SWP Statement: Support Los Angeles teachers strike!

January 28, 2019

The following statement was issued Jan. 16 by Socialist Workers Party candidates Dennis Richter for City Council District 12 and Laura Garza for School Board in Los Angeles.

Dennis Richter, SWP candidate for Los Angeles City Council District 12, joins picket line of California Cartage workers who are fighting for a union, Nov. 5, 2018.
Militant/Bill ArthDennis Richter, SWP candidate for Los Angeles City Council District 12, joins picket line of California Cartage workers who are fighting for a union, Nov. 5, 2018.

The strike by 31,000 teachers in Los Angeles is a battle being waged on behalf of all working people. The Socialist Workers Party will help get the truth out about this fight and urges much-needed solidarity with the union’s struggle.

Join this union battle! Get to the picket lines and strike rallies, stand together with the teachers. Get messages of support from your co-workers and unions. Contribute to the strike fund.

The teachers are fighting to change deteriorating conditions that are familiar to millions around the country — oversized classes, few supplies, no libraries, cut-down gym and art programs, along with no full-time nurses or counselors. These conditions epitomize the class-based “education” system the capitalist rulers think workers deserve.

“In the US today, under capitalism, the only future we can count on is one in which education will worsen — in which education will fuel rather than retard social differentiation,” Jack Barnes, Socialist Workers Party national secretary, explains in Are They Rich Because They’re Smart? Class, Privilege, and Learning Under Capitalism. “There will only be ‘education’ to squelch curiosity and creativity among the vast majority of youth, and to encourage escapism.”

The ruling rich are only interested in a learning system that inculcates obedience and rewards following orders. They have no interest in a working class that learns how to think, gains appreciation for culture and has a thirst for lifelong learning.

Fights by teachers are part of broader struggles of working people to take on the attacks on our wages and working conditions by the bosses and their government today. They aim to make us pay for the deep crisis of their capitalist system.

Organizing solidarity for all those who fight against the exploitation and attacks of the bosses and their government helps us learn who we really are and to start on conquering the road to our emancipation.

The rulers and those in the upper reaches of the middle class who run the government have their own school system. The purpose of their education is to give “the educated” a stake in thinking they’re different, better than those who work all their lives. They learn the confidence to keep working people in line, constantly reminding us we are “deplorables,” as Hillary Clinton called us.

The ruling capitalist class doesn’t need workers to be educated. That’s why funding for schools, including the hiring of more teachers and other needed school personnel, is low on their priorities.

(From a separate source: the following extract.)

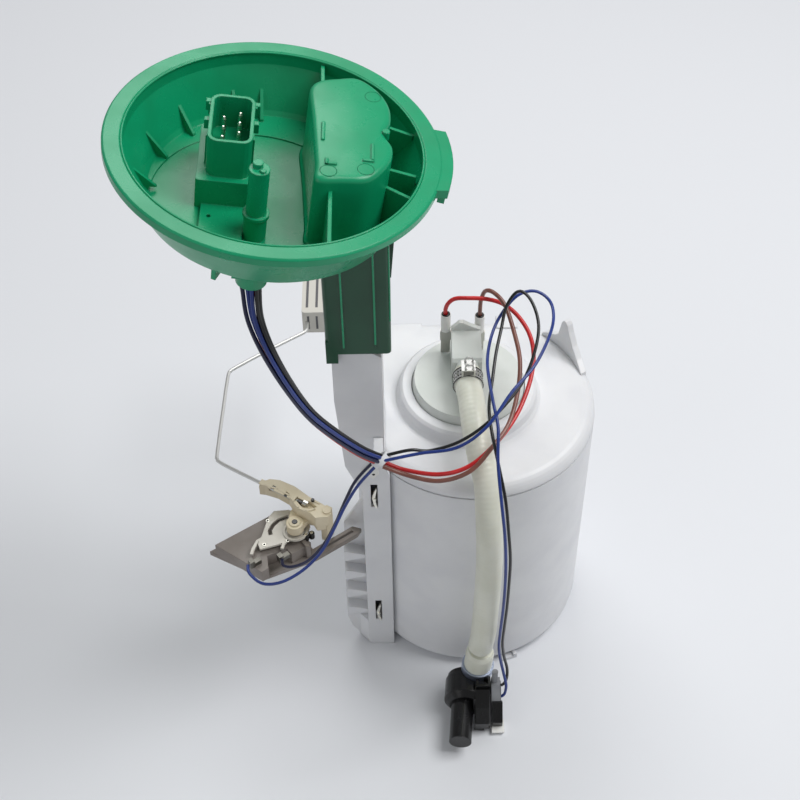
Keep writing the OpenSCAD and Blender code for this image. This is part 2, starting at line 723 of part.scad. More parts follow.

There is an alternative — the living example of the Cuban Revolution shows what is possible. Workers and farmers, with class values and priorities opposite to those taught by the dog-eat-dog capitalist system, took political power in 1959 and began using it to mobilize the toiling majority to meet their needs. In 1961 their revolutionary government organized some 100,000 young volunteers in literacy brigades to wipe out widespread illiteracy in a single year. This opened the door to widen access to culture and political life for working people, a step that was crucial for strengthening the revolution.

One educational step you can take this spring is to sign up for the May Day brigade to visit Cuba and meet and talk with workers, farmers and others there to learn about the revolution and how it has transformed their country and their lives.

“Explaining the communist approach to learning is part of preparing the working class for the greatest of all battles in the years ahead,” SWP leader Jack Barnes wrote, “the battle to throw off the self-image the rulers teach us, and to recognize that we are capable of taking power and organizing society.”